TAU Memory Profiling Tutorial
TAU’s memory API options
TAU can evaluate the following memory events:
-
Memory utilization options that examine how much heap memory is currently used, and
-
Memory headroom evaluation options that examine how much a program can grow (or how much headroom it has) before it runs out of free memory on the heap. During memory headroom evaluation TAU tries to call malloc with chunks that progressively increase in size, until all memory is exhausted. Then it frees those chunks, keeping track of how much memory it successfully allocated.
-
Memory leaks in C/C++ programs TAU will track malloc through the execuation issuing user event when the program fails to the allocated memory.
Using tau_exec
The [tau_exec] command allow you to track these memory events with either an instrumented or uninstrumented binary. If you want to instead track memory usage in select locations in the source code consider the TAU API calls below.
Evaluating Memory Utilization
TAU_TRACK_MEMORY
When TAU_TRACK_MEMORY
is called an interrupt is generated every 10 seconds and the memory event is triggered with the current value. This interrupt interval can be changed by calling TAU_SET_INTERRUPT_INTERVAL(value)
. The tracking of memory events in both cases can be explictly enabled or disabled by calling the macros TAU_ENABLE_TRACKING_MEMORY()
or TAU_DISABLE_TRACKING_MEMORY()
respectively.
TAU_TRACK_MEMORY() can be inserted into the source code:
int main(int argc, char **argv) { TAU_PROFILE("main()", " ", TAU_DEFAULT); TAU_PROFILE_SET_NODE(0); TAU_TRACK_MEMORY(); sleep(12); int *x = new int[5*1024*1024]; sleep(12); return 0; } Resulting profile data:
Resulting profile data:
USER EVENTS Profile :NODE 0, CONTEXT 0, THREAD 0 --------------------------------------------------------------------------------------- NumSamples MaxValue MinValue MeanValue Std. Dev.
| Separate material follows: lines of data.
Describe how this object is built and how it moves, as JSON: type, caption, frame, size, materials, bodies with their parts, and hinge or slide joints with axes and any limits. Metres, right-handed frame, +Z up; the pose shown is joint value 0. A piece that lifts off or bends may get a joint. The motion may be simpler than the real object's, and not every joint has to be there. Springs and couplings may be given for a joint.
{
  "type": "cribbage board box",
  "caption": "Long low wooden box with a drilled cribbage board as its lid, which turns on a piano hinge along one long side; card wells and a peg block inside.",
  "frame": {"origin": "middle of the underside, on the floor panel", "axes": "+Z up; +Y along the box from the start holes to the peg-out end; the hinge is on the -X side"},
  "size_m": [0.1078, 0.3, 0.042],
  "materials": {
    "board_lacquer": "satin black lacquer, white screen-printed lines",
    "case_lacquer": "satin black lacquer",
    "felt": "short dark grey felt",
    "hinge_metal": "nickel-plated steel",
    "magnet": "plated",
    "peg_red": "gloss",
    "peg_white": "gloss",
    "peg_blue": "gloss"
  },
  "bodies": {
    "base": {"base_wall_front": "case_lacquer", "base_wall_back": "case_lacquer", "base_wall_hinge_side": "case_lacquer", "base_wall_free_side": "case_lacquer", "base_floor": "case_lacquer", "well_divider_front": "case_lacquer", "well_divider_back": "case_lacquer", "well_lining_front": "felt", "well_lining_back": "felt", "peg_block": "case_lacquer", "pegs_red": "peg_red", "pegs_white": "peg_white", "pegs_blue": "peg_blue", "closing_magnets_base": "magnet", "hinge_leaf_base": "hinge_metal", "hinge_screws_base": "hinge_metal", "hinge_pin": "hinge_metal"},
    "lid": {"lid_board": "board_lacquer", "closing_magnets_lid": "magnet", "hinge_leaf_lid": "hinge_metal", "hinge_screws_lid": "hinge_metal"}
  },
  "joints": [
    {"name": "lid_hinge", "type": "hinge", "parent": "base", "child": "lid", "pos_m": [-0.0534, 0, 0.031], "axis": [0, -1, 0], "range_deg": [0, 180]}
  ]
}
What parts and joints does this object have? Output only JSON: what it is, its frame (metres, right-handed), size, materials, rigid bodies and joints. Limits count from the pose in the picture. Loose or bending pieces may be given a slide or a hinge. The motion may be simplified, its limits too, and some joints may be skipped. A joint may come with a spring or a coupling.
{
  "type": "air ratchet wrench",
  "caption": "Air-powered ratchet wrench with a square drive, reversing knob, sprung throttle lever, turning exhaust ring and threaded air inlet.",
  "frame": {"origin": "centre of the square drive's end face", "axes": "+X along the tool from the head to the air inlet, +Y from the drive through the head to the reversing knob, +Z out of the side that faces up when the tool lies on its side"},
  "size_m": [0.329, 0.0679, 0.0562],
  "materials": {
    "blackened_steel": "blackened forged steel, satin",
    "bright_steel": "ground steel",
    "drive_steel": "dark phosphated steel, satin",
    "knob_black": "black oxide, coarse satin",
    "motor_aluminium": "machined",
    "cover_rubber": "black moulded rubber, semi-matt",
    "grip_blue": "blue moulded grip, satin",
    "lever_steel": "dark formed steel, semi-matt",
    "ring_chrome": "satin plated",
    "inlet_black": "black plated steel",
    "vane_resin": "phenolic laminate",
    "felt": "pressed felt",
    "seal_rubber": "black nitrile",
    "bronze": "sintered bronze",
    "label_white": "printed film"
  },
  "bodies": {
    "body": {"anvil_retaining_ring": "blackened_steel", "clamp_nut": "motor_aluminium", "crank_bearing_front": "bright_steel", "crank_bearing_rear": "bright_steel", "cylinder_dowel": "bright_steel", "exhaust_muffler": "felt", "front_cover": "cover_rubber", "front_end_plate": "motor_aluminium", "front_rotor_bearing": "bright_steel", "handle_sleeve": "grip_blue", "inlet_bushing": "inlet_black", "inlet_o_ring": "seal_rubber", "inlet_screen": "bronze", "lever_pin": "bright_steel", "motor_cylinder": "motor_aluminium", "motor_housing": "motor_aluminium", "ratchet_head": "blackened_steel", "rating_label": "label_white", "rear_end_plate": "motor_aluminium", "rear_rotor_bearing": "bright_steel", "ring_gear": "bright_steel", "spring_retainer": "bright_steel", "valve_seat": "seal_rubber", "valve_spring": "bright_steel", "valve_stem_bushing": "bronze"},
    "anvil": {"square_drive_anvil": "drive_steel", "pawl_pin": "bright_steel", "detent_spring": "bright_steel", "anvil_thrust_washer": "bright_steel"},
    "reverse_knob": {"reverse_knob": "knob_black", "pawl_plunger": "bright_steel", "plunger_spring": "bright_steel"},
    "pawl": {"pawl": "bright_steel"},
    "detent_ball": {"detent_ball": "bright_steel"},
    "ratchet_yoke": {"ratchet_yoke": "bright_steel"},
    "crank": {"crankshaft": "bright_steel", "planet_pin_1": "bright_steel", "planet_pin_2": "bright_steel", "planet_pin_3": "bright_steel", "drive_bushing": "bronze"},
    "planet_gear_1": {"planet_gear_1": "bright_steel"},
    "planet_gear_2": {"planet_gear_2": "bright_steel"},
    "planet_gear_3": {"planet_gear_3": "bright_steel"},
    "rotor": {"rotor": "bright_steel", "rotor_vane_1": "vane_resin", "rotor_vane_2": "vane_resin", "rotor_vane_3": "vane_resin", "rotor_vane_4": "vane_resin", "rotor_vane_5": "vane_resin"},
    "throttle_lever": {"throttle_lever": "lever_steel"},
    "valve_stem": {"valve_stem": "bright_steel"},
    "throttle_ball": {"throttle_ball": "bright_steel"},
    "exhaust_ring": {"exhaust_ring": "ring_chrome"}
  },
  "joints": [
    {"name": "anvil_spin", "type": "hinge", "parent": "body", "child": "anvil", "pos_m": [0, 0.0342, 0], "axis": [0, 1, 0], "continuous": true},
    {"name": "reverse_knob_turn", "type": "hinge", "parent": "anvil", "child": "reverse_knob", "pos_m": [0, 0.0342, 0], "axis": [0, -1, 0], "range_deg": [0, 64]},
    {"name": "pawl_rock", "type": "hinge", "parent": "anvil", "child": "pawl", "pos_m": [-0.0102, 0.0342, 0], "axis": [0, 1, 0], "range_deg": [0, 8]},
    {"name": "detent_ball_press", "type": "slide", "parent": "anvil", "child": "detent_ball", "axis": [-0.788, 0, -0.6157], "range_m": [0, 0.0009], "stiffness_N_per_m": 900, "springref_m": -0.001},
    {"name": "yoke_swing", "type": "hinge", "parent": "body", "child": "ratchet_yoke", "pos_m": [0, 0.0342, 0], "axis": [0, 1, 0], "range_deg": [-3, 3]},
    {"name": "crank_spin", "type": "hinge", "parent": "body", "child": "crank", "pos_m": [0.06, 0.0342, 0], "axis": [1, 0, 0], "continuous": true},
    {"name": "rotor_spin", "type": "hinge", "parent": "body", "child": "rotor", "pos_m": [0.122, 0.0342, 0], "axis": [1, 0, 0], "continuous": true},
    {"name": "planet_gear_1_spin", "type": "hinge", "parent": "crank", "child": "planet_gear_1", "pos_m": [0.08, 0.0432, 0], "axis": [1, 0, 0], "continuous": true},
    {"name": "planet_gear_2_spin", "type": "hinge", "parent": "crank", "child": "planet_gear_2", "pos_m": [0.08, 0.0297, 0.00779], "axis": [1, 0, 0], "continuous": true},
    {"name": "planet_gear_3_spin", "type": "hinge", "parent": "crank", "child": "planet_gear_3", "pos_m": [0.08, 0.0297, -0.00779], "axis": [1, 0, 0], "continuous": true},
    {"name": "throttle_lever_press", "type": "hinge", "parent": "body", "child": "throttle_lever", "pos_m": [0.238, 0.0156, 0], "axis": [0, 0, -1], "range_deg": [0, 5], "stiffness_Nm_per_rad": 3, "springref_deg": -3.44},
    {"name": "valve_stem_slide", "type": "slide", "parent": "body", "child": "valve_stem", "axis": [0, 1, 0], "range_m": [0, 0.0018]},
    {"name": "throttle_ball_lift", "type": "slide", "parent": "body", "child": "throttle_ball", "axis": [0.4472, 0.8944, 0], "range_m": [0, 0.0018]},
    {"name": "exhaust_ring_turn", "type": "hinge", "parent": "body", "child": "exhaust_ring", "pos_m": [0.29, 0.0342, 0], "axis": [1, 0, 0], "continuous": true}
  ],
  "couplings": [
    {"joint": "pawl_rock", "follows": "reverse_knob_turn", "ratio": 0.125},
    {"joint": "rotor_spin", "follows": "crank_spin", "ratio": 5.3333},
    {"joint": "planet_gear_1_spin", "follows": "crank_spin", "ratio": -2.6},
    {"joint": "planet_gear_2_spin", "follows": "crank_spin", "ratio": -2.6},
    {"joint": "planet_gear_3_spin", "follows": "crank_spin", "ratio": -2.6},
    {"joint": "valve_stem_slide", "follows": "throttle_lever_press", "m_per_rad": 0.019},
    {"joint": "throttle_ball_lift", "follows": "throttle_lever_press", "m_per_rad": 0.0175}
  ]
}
Event Name --------------------------------------------------------------------------------------- 2 2.049E+04 2.891 1.024E+04 1.024E+04 Memory Utilization (heap, in KB) ---------------------------------------------------------------------------------------
TAU_TRACK_MEMORY_HERE
Triggers memory tracking at a given execution point. For example:
int main(int argc, char **argv) { TAU_PROFILE("main()", " ", TAU_DEFAULT); TAU_PROFILE_SET_NODE(0); TAU_TRACK_MEMORY_HERE(); int *x = new int[5*1024*1024]; TAU_TRACK_MEMORY_HERE(); return 0; }
Here is the resulting profile:
USER EVENTS Profile :NODE 0, CONTEXT 0, THREAD 0 --------------------------------------------------------------------------------------- NumSamples MaxValue MinValue MeanValue Std. Dev. Event Name --------------------------------------------------------------------------------------- 2 2.049E+04 2.891 1.024E+04 1.024E+04 Memory Utilization (heap, in KB) ---------------------------------------------------------------------------------------
TAU_TRACK_MEMORY_FOOTPRINT
Similar to TAU_TRACK_MEMORY but uses the Virtual Memory Resident Set Size (VmRSS) and High Water Mark (VmHWM) to produce an interval event and an atomic event respectively.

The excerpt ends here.